## What needs to be done
Quote, without change, all of the lines that follow.
.....
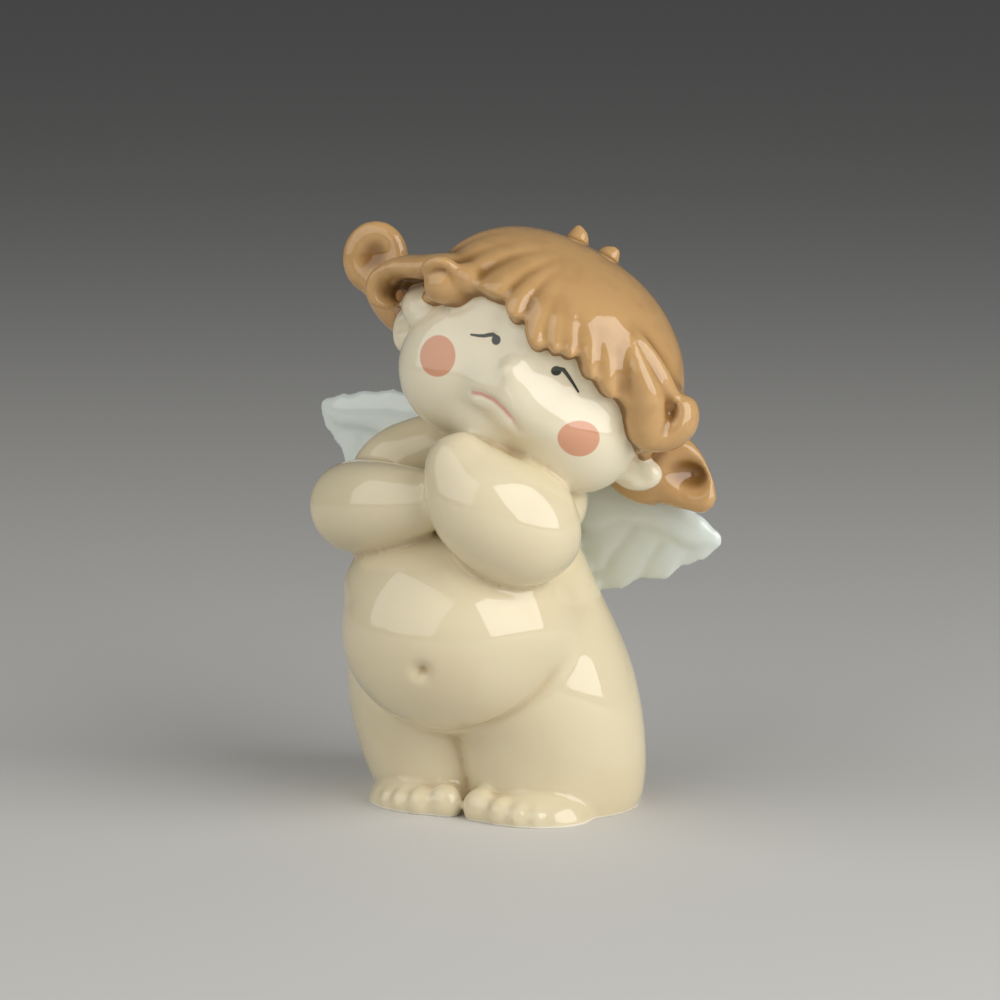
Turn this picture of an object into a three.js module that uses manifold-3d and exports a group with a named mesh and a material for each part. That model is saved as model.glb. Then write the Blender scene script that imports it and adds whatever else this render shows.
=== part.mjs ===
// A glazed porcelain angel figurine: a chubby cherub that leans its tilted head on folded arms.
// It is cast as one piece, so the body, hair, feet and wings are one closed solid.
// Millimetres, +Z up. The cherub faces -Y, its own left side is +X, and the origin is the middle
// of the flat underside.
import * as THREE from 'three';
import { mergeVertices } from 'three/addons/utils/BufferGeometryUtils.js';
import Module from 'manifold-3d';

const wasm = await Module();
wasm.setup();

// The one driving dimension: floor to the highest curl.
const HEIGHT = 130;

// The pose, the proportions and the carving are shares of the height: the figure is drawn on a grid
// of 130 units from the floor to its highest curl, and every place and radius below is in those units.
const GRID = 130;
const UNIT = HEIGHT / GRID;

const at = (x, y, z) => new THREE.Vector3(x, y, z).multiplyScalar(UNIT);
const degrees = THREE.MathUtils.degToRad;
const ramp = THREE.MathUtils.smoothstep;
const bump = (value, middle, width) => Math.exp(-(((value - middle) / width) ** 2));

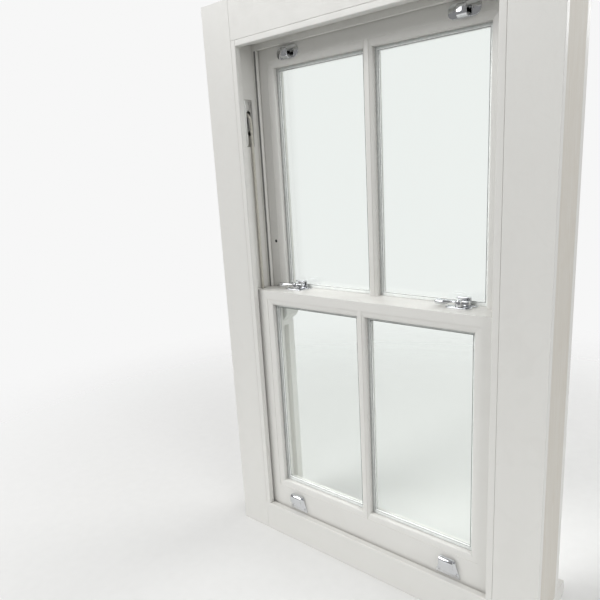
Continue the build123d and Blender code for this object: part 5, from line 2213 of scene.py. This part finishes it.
.....
## Task answer
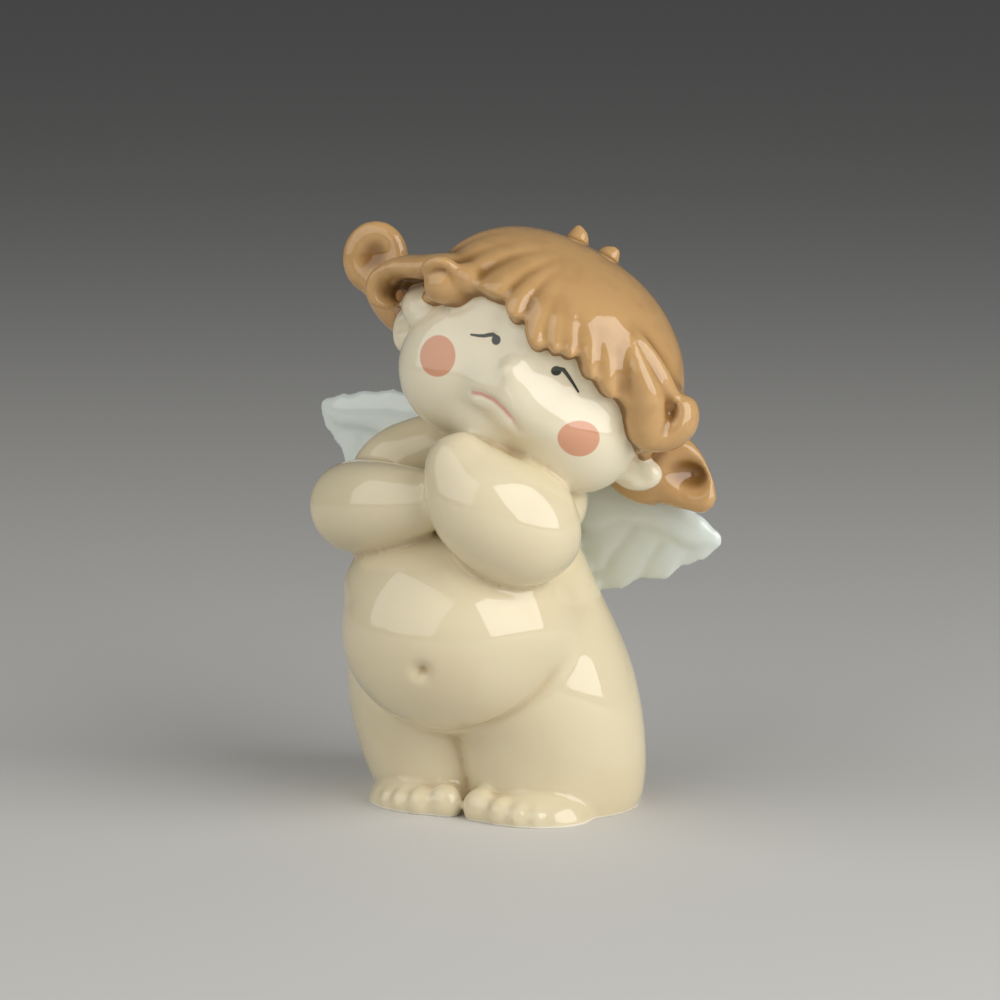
Turn this picture of an object into a three.js module that uses manifold-3d and exports a group with a named mesh and a material for each part. That model is saved as model.glb. Then write the Blender scene script that imports it and adds whatever else this render shows.
=== part.mjs ===
// A glazed porcelain angel figurine: a chubby cherub that leans its tilted head on folded arms.
// It is cast as one piece, so the body, hair, feet and wings are one closed solid.
// Millimetres, +Z up. The cherub faces -Y, its own left side is +X, and the origin is the middle
// of the flat underside.
import * as THREE from 'three';
import { mergeVertices } from 'three/addons/utils/BufferGeometryUtils.js';
import Module from 'manifold-3d';

const wasm = await Module();
wasm.setup();

// The one driving dimension: floor to the highest curl.
const HEIGHT = 130;

// The pose, the proportions and the carving are shares of the height: the figure is drawn on a grid
// of 130 units from the floor to its highest curl, and every place and radius below is in those units.
const GRID = 130;
const UNIT = HEIGHT / GRID;

const at = (x, y, z) => new THREE.Vector3(x, y, z).multiplyScalar(UNIT);
const degrees = THREE.MathUtils.degToRad;
const ramp = THREE.MathUtils.smoothstep;
const bump = (value, middle, width) => Math.exp(-(((value - middle) / width) ** 2));

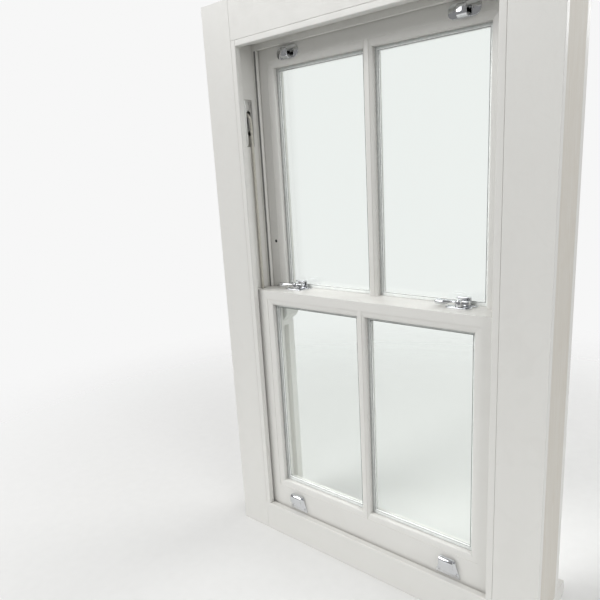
Continue the build123d and Blender code for this object: part 5, from line 2213 of scene.py. This part finishes it.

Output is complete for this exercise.